Downing also said the ocean could eventually engulf ancient settlements such as the Old City on Kenya's Lamu island, which dates to the 12th century and has been named a UNESCO World Heritage site.
Lamu is vital to Africa's history; Omani Arab sultans who ruled the eastern coast of the continent first settled there before moving to Zanzibar. They left behind winding alleyways and an unspoiled 8-mile-long sandy beach that now attracts tourists to Lamu.
Thailand's ruins of Sukhothai — which means "dawn of happiness" — include artifacts from ancient royal palaces, Buddhist temples and city gates.
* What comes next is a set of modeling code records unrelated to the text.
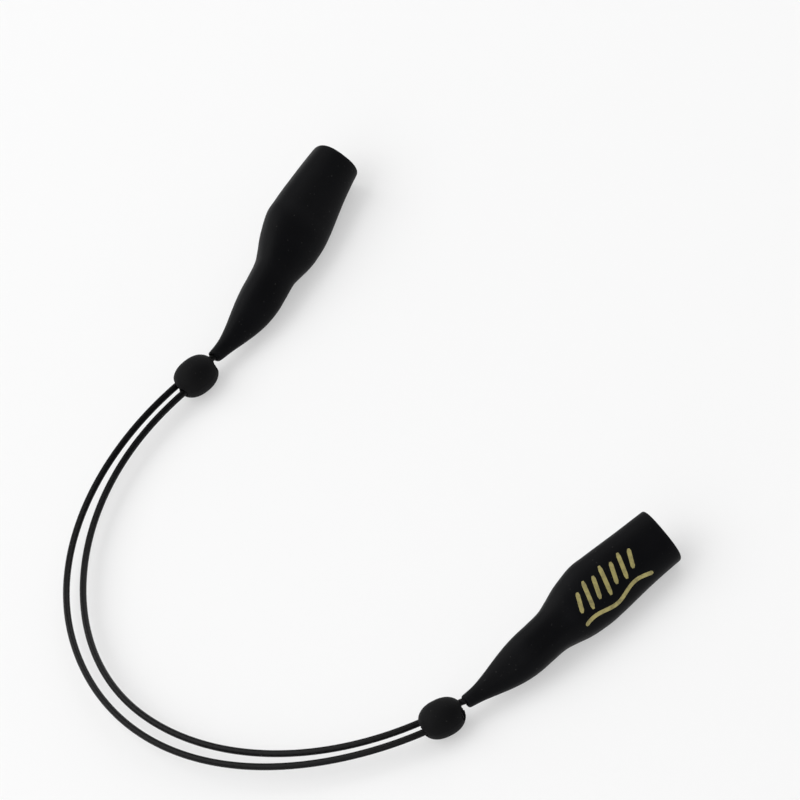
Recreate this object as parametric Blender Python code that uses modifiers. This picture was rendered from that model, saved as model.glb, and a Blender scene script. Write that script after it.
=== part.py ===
"""Adjustable eyeglass retainer: two soft temple sleeves joined by a twin-cable loop with adjuster beads.

The retainer lies on a table, Z = 0, with its two sleeves opening evenly to either side of +X and the
loop behind them, a little askew. +Y is the wearer's left. The two cables are arcs about one upright
axis through the loop's centre: the left cable is anchored in the left sleeve, slides through the left
bead and ends in the right bead, and the right cable does the same the other way round. The loop and
the sleeves are laid out in the loop's own frame, whose -X is the back of the loop, and LOOP_SKEW turns
that frame into the model's. Lengths are in metres, angles in degrees.
"""

import math

import bmesh
import bpy
from mathutils import Matrix, Vector

# ---------------------------------------------------------------- driving sizes
LOOP_RADIUS = 0.0560          # mid line between the two cables, seen from above
LOOP_HALF_SPAN = 81.5         # from the back of the loop to each bead
LOOP_SKEW = -20.3             # turn of the loop's own frame, which evens the two sleeves about +X
LOOP_CENTRE = Vector((-0.0165, -0.0017, 0.0))     # puts the origin under the middle of the solid pieces

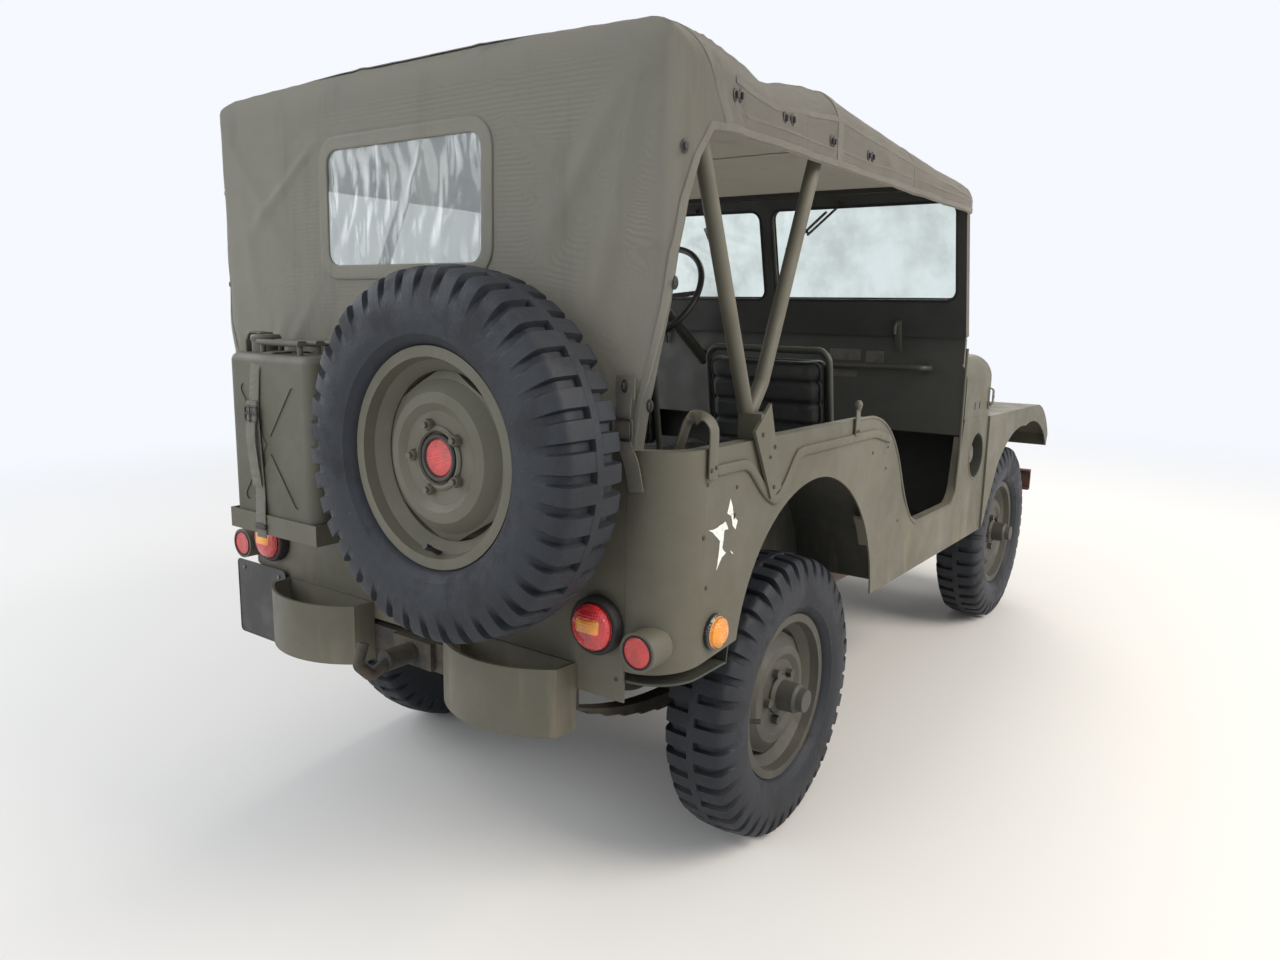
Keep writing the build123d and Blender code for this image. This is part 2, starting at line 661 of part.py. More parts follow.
COWL_HALF = BODY_HALF
SHOULDER_R = 88
COWL_LOW_Z = 962 + SEAM_GAP
DASH_X = COWL_REAR_X + 22
FIREWALL_Z = TUNNEL_TOP + 10
cowl_face = crown_face(COWL_HALF, COWL_LOW_Z, COWL_EDGE_Z, COWL_TOP_Z, SHOULDER_R)
cowl_inner = crown_face(COWL_HALF - SHEET, COWL_LOW_Z - 5, COWL_EDGE_Z - SHEET, COWL_TOP_Z - SHEET,
                        SHOULDER_R - SHEET)
cowl = cross_prism(cowl_face, DASH_X, COWL_FRONT_X)
cowl -= cross_prism(cowl_inner, DASH_X - 12, COWL_FRONT_X + 5)
dash_half = BODY_HALF - SHEET - SEAM_GAP


def bulkhead(low_z):
    """Section that fills the cowl from a lower edge up to its skin."""
    return crown_face(dash_half, low_z, COWL_EDGE_Z - SHEET, COWL_TOP_Z - 2, SHOULDER_R - SHEET)


dash = cross_prism(bulkhead(DASH_BOTTOM_Z), DASH_X, DASH_X + SHEET)
firewall = cross_prism(bulkhead(FIREWALL_Z), COWL_FRONT_X - SHEET, COWL_FRONT_X)
firewall += block(COWL_FRONT_X - SHEET, COWL_FRONT_X, -dash_half, dash_half, FLOOR_Z, FIREWALL_Z + 2)
firewall -= block(COWL_FRONT_X - 20, COWL_FRONT_X + 20, -TUNNEL_HALF - 1, TUNNEL_HALF + 1,
                  FLOOR_Z - 45, TUNNEL_TOP + 1)
cowl = cowl + dash + firewall

# Windshield frame, tipped back about its foot
SHIELD_PLACE = Pos(COWL_REAR_X, 0, SHIELD_FOOT_Z) * Rot(0, -SHIELD_TILT, 0)
shield = block(0, SHIELD_DEPTH, -SHIELD_HALF, SHIELD_HALF, 0, SHIELD_HEIGHT)
shield = fillet(shield.edges().filter_by(Axis.X).group_by(Axis.Z)[-1], 60)
shield -= block(6, SHIELD_DEPTH - 6, -SHIELD_HALF + 30, SHIELD_HALF - 30, -1, 100)
panes = []
pane_cuts = None
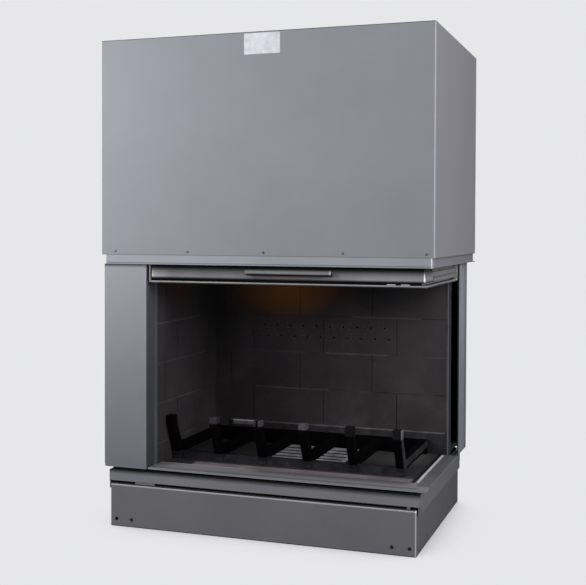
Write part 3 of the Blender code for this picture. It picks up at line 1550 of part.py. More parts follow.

Founded in 1238, Sukhothai was once capital of a Thai kingdom.
"Some of the developments we are faced with mean the parks of today may not be relevant tomorrow," said Achim Steiner, executive director of the United Nations Environment Program. "Adaptation to climate change should and must include natural and culturally important sites."
He said the response cannot be to simply "lock things up in museums and zoos." Instead, he said, governments worldwide must act to stem global warming.
Scientists attribute the past century's 1-degree rise in average global temperatures at least in part to the accumulation of carbon dioxide, methane and other greenhouse gases in the atmosphere — byproducts of power plants, automobiles and other fossil fuel-burning sources.
Continued global warming will lead to shifts in climate zones, seas rising from heat expansion and runoff from melted land ice, and more extreme weather, scientists say.
The two-week climate conference, which started Monday, has drawn delegates from around the world to address climate change.
The 189 parties to the 1992 U.N. climate treaty are divided into two groups: the 165 that ratified the treaty's 1997 Kyoto Protocol mandating cutbacks in greenhouse gases, and a handful of others, led by the United States, that did not.
Under the Kyoto accord, 35 industrial countries are obliged to reduce their emissions by 5 percent below 1990 levels by 2012.
President Bush rejected the Kyoto Protocol in 2001, saying it would hamstring the U.S. economy and objecting that it excluded poorer countries from its mandates.
Downing, who wrote "The Atlas of Climate Change," with Kirstin Dow of the University of South Carolina, said the report will help people see that climate change goes beyond extreme weather and higher temperatures.
"These are losses that affect all of us," he said. "All of us will feel the loss of our culture."